Directions for this task = Read the entries below and pull out each line with the string "joints".

Dataset records =
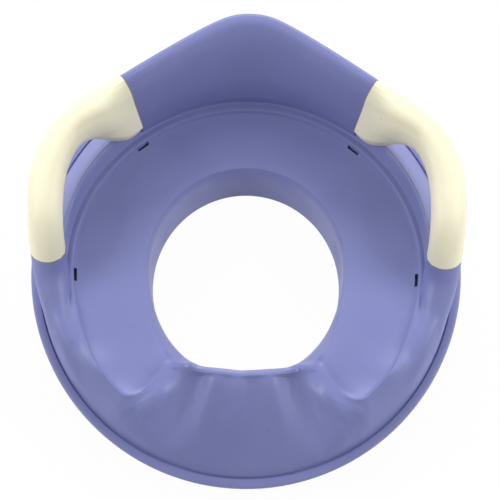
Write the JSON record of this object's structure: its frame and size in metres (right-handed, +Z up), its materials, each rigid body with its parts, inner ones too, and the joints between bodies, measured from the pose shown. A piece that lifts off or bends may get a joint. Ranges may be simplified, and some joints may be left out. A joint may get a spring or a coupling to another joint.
{
  "type": "potty training seat",
  "caption": "Toddler toilet seat reducer: oval seat ring with hollow backrest, splash guard, cushion recess and two armrests that bend forward from the backrest.",
  "frame": {"origin": "middle of the seat's outline, level with the lower end of the collar that stands on the floor", "axes": "+X to the right seen from the front, +Y to the backrest, +Z up"},
  "size_m": [0.372, 0.39, 0.1511],
  "materials": {
    "blue_plastic": "satin",
    "cream_plastic": "satin",
    "grip_rubber": "matte",
    "screw_steel": "plated"
  },
  "bodies": {
    "root": {"seat_shell": "blue_plastic", "base_ring": "blue_plastic", "left_armrest": "cream_plastic", "right_armrest": "cream_plastic", "grip_pad_front_left": "grip_rubber", "grip_pad_front_right": "grip_rubber", "grip_pad_rear_left": "grip_rubber", "grip_pad_rear_right": "grip_rubber", "base_screws": "screw_steel"}
  },
  "joints": []
}
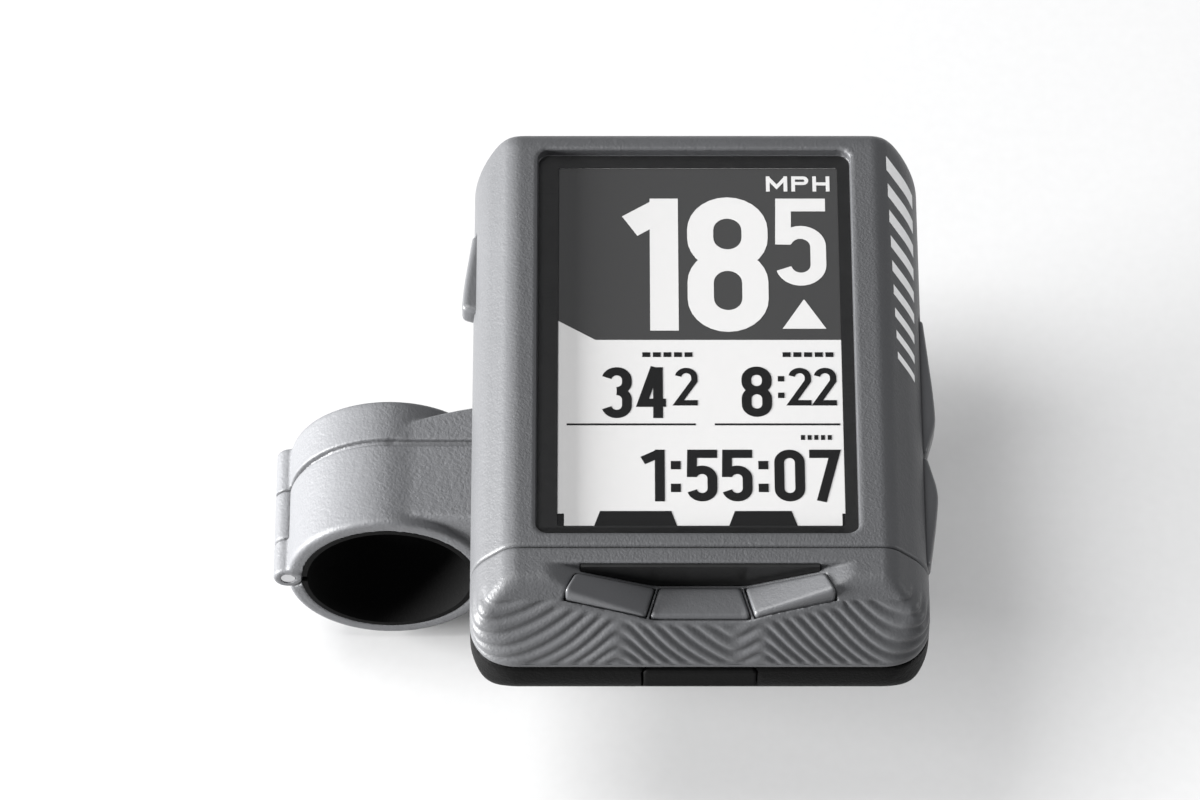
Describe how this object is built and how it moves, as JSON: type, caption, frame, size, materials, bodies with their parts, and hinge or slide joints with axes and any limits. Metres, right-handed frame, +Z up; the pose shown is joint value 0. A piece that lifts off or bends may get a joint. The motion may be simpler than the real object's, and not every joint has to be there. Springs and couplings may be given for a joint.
{
  "type": "cycling computer",
  "caption": "Handlebar cycling computer with a reflective display, side buttons and chin keys, on a hinged bar clamp with a quarter-turn socket.",
  "frame": {"origin": "on the bar's axis, at the middle of the clamp's width along the bar", "axes": "+Y forwards along the bar, +Z up through the display, +X from the bar towards the computer"},
  "size_m": [0.0888, 0.0799, 0.0464],
  "materials": {
    "bezel_plastic": "satin",
    "shell_black": "matte",
    "black_gloss": "gloss",
    "window_glass": "gloss",
    "liquid_crystal": "satin",
    "white_plastic": "matte",
    "flex_film": "satin",
    "board_green": "satin",
    "chip_black": "matte",
    "antenna_ceramic": "matte",
    "battery_foil": "satin",
    "foam": "matte",
    "rubber": "matte",
    "key_grey": "satin",
    "clamp_grey": "satin",
    "brass": "satin",
    "steel": "brushed"
  },
  "bodies": {
    "mount": {"mount_arm": "clamp_grey", "socket_ring": "shell_black", "socket_screws": "steel", "detent_spring": "steel", "upper_liner": "rubber", "hinge_pin": "steel", "clamp_nut": "steel"},
    "computer": {"front_bezel": "bezel_plastic", "chin_cap": "bezel_plastic", "key_frame": "black_gloss", "display_window": "window_glass", "window_mask": "black_gloss", "lcd_panel": "liquid_crystal", "light_guide": "white_plastic", "lcd_carrier": "white_plastic", "lcd_flex": "flex_film", "main_board": "board_green", "board_chips": "chip_black", "radio_shield": "steel", "gps_antenna": "antenna_ceramic", "buzzer": "brass", "side_switches": "steel", "key_switches": "steel", "battery": "battery_foil", "battery_pad": "foam", "usb_socket": "steel", "housing_seal": "rubber", "rear_shell": "shell_black", "case_screws": "steel", "vent_membrane": "white_plastic", "twist_puck": "shell_black", "puck_screws": "steel"},
    "left_key": {"left_key": "key_grey"},
    "center_key": {"center_key": "key_grey"},
    "right_key": {"right_key": "key_grey"},
    "upper_button": {"upper_button": "key_grey"},
    "lower_button": {"lower_button": "key_grey"},
    "power_button": {"power_button": "key_grey"},
    "port_cover": {"port_cover": "rubber"},
    "jaw": {"clamp_jaw": "clamp_grey", "lower_liner": "rubber"},
    "screw": {"clamp_screw": "steel"}
  },
  "joints": [
    {"name": "quarter_turn", "type": "hinge", "parent": "mount", "child": "computer", "pos_m": [0.0415, 0.00225, 0.0146], "axis": [0, 0, 1], "range_deg": [0, 90]},
    {"name": "left_key_press", "type": "slide", "parent": "computer", "child": "left_key", "axis": [0, 0, -1], "range_m": [0, 0.0006], "stiffness_N_per_m": 2500, "springref_m": -0.0002},
    {"name": "center_key_press", "type": "slide", "parent": "computer", "child": "center_key", "axis": [0, 0, -1], "range_m": [0, 0.0006], "stiffness_N_per_m": 2500, "springref_m": -0.0002},
    {"name": "right_key_press", "type": "slide", "parent": "computer", "child": "right_key", "axis": [0, 0, -1], "range_m": [0, 0.0006], "stiffness_N_per_m": 2500, "springref_m": -0.0002},
    {"name": "upper_button_press", "type": "slide", "parent": "computer", "child": "upper_button", "axis": [-1, 0, 0], "range_m": [0, 0.0007], "stiffness_N_per_m": 2500, "springref_m": -0.0002},
    {"name": "lower_button_press", "type": "slide", "parent": "computer", "child": "lower_button", "axis": [-1, 0, 0], "range_m": [0, 0.0007], "stiffness_N_per_m": 2500, "springref_m": -0.0002},
    {"name": "power_button_press", "type": "slide", "parent": "computer", "child": "power_button", "axis": [1, 0, 0], "range_m": [0, 0.0007], "stiffness_N_per_m": 2500, "springref_m": -0.0002},
    {"name": "port_cover_hinge", "type": "hinge", "parent": "computer", "child": "port_cover", "pos_m": [0.0415, -0.0373, 0.018], "axis": [1, 0, 0], "range_deg": [0, 95]},
    {"name": "jaw_hinge", "type": "hinge", "parent": "mount", "child": "jaw", "pos_m": [-0.0137, 0, 0], "axis": [0, 1, 0], "range_deg": [0, 4.9]},
    {"name": "screw_slide", "type": "slide", "parent": "mount", "child": "screw", "axis": [0, 0, -1], "range_m": [0, 0.003]}
  ],
  "couplings": [
    {"joint": "jaw_hinge", "follows": "screw_slide", "rad_per_m": 28.5}
  ]
}
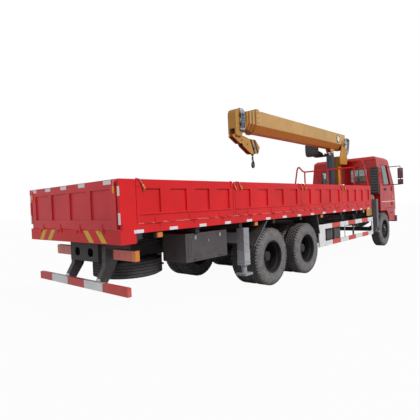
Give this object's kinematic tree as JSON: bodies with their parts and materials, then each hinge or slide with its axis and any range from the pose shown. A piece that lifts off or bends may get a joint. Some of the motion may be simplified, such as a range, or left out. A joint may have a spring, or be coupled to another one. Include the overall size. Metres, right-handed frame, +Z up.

Answer to this exercise =
Write the JSON record of this object's structure: its frame and size in metres (right-handed, +Z up), its materials, each rigid body with its parts, inner ones too, and the joints between bodies, measured from the pose shown. A piece that lifts off or bends may get a joint. Ranges may be simplified, and some joints may be left out. A joint may get a spring or a coupling to another joint.
  "joints": []
Describe how this object is built and how it moves, as JSON: type, caption, frame, size, materials, bodies with their parts, and hinge or slide joints with axes and any limits. Metres, right-handed frame, +Z up; the pose shown is joint value 0. A piece that lifts off or bends may get a joint. The motion may be simpler than the real object's, and not every joint has to be there. Springs and couplings may be given for a joint.
  "joints": [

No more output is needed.